GWINNETT COUNTY BOARD OF REGISTRATIONS AND ELECTIONS, et al., Defendants.
CIVIL ACTION FILE NO.: 1:20-cv-1587-WMR
United States District Court, N.D. Georgia, Atlanta Division.
Signed May 8, 2020
[614 F.Supp.3d 1298]
Bryan Ludington Sells, The Law Office of Bryan L. Sells, LLC, Atlanta, GA, Ezra David Rosenberg, Pro Hac Vice, John Michael Powers, Julie Marie Houk, Lawyers' Committee for Civil Rights Under Law, Washington, DC, for Plaintiffs Georgia Association of Latino Elected Officials, Inc., Georgia Coalition for the People's Agenda, Inc., Asian Americans Advancing Justice - Atlanta, Inc., New Georgia Project, Common Cause.
Ezra David Rosenberg, Pro Hac Vice, Lawyers' Committee for Civil Rights Under Law, Washington, DC, Bryan Ludington Sells, The Law Office of Bryan L. Sells, LLC, Atlanta, GA, for Plaintiffs Albert Mendez, Limary Ruiz Torres.
Bryan Francis Jacoutot, Bryan P. Tyson, Diane Festin LaRoss, Loree Anne Paradise, Taylor English Duma LLP, Atlanta, GA, for Defendants Gwinnett County Board of Registration and Elections, John Mangano, Stephen Day, Ben Satterfield, Beauty Baldwin, Alice O'Lenick.
Elizabeth T. Young, Miles Christian Skedsvold, Attorney General's Office-Atl Department of Law, Atlanta, GA, for Defendant Brad Raffensperger.
ORDER
WILLIAM M. RAY, II, UNITED STATES DISTRICT JUDGE
Gwinnett County Board of Registrations and Elections ("Gwinnett BOE") is subject to federal law that requires that it provide its election and voting related materials in Spanish given the significant percentage of its voters who speak and read the Spanish language. Indeed, as a resident of Gwinnett County for 30 years and having formerly served as a Judge of the Superior Court of Gwinnett County, the Presiding Judge is intimately familiar with the diversity of Gwinnett County. The central issue in this lawsuit really isn't about what Gwinnett BOE did, but rather, about what Georgia Secretary of State Brad Raffensperger did (or didn't do) when he sent absentee ballot applications to all Georgia registered voters (including those in Gwinnett County) in English only. However, neither Secretary Raffensperger nor the State of Georgia is subject to the federal provisions that apply to Gwinnett BOE.
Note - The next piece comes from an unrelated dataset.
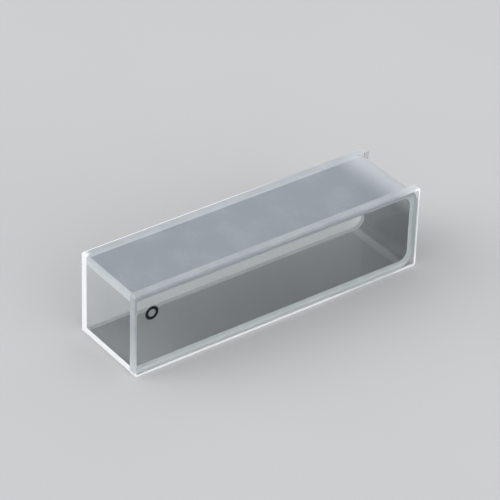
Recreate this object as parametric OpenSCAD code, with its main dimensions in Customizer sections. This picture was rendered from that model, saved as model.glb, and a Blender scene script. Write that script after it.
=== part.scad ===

Plaintiffs argue that this shouldn't matter. They contend that the Secretary of State assumes the obligations imposed upon Gwinnett BOE even when he unilaterally decides to communicate with voting citizens of Gwinnett County about election matters and that he was required to send a Spanish version of the absentee ballot application, or alternatively, that when the Secretary sent absentee ballot applications to Gwinnett voters in English only that it triggered a duty upon Gwinnett BOE to follow-up with a similar communication in Spanish. The end result sought by Plaintiffs seems reasonable and a desirable outcome. It may very well be the best public policy, particularly in a place like Gwinnett County that enjoys such rich diversity. The problem with this argument, however, is that it is not the law. And, it is not the job of this Court to write the law or to decide this case in favor of the party who articulates the most desirable outcome. The Court must follow the law as written and leave the policy decisions for others.
[614 F.Supp.3d 1299]
As such, the Court concludes that Plaintiffs are not likely to succeed on the merits of their lawsuit. Accordingly, the Court denies Plaintiffs' Motion for a Temporary Restraining Order and Preliminary Injunction [Doc. 17].
I. FACTUAL BACKGROUND
On March 15, 2020, in light of the ongoing public health crisis, Secretary Raffensperger postponed Georgia's presidential primary election from March 24 to May 19, combining the presidential primary with the previously scheduled primary date for other offices. [Doc. 13 at ¶ 25]. Following Governor Brian Kemp's decision to extend the state of emergency in Georgia until May 13, Secretary Raffensperger again postponed the presidential primary from May 19 to June 9. [ Id. at ¶¶ 27-28; Doc. 17-2 (hereinafter "Powers Decl."), Exhibits 19, 23]. Secretary Raffensperger explained that the additional time would allow officials to finalize contingency plans and find additional poll workers. [Doc. 13 at ¶ 28; Powers Decl., Exhibit 19]. During the week of March 30, Secretary Raffensperger also began mailing out English-only absentee ballot applications to all Georgia registered voters, including those in Gwinnett County, to encourage them to vote by mail in the upcoming election due to the health risks posed by in-person voting. [Doc. 13 at ¶¶ 2, 29; Powers Decl., Exhibit 8].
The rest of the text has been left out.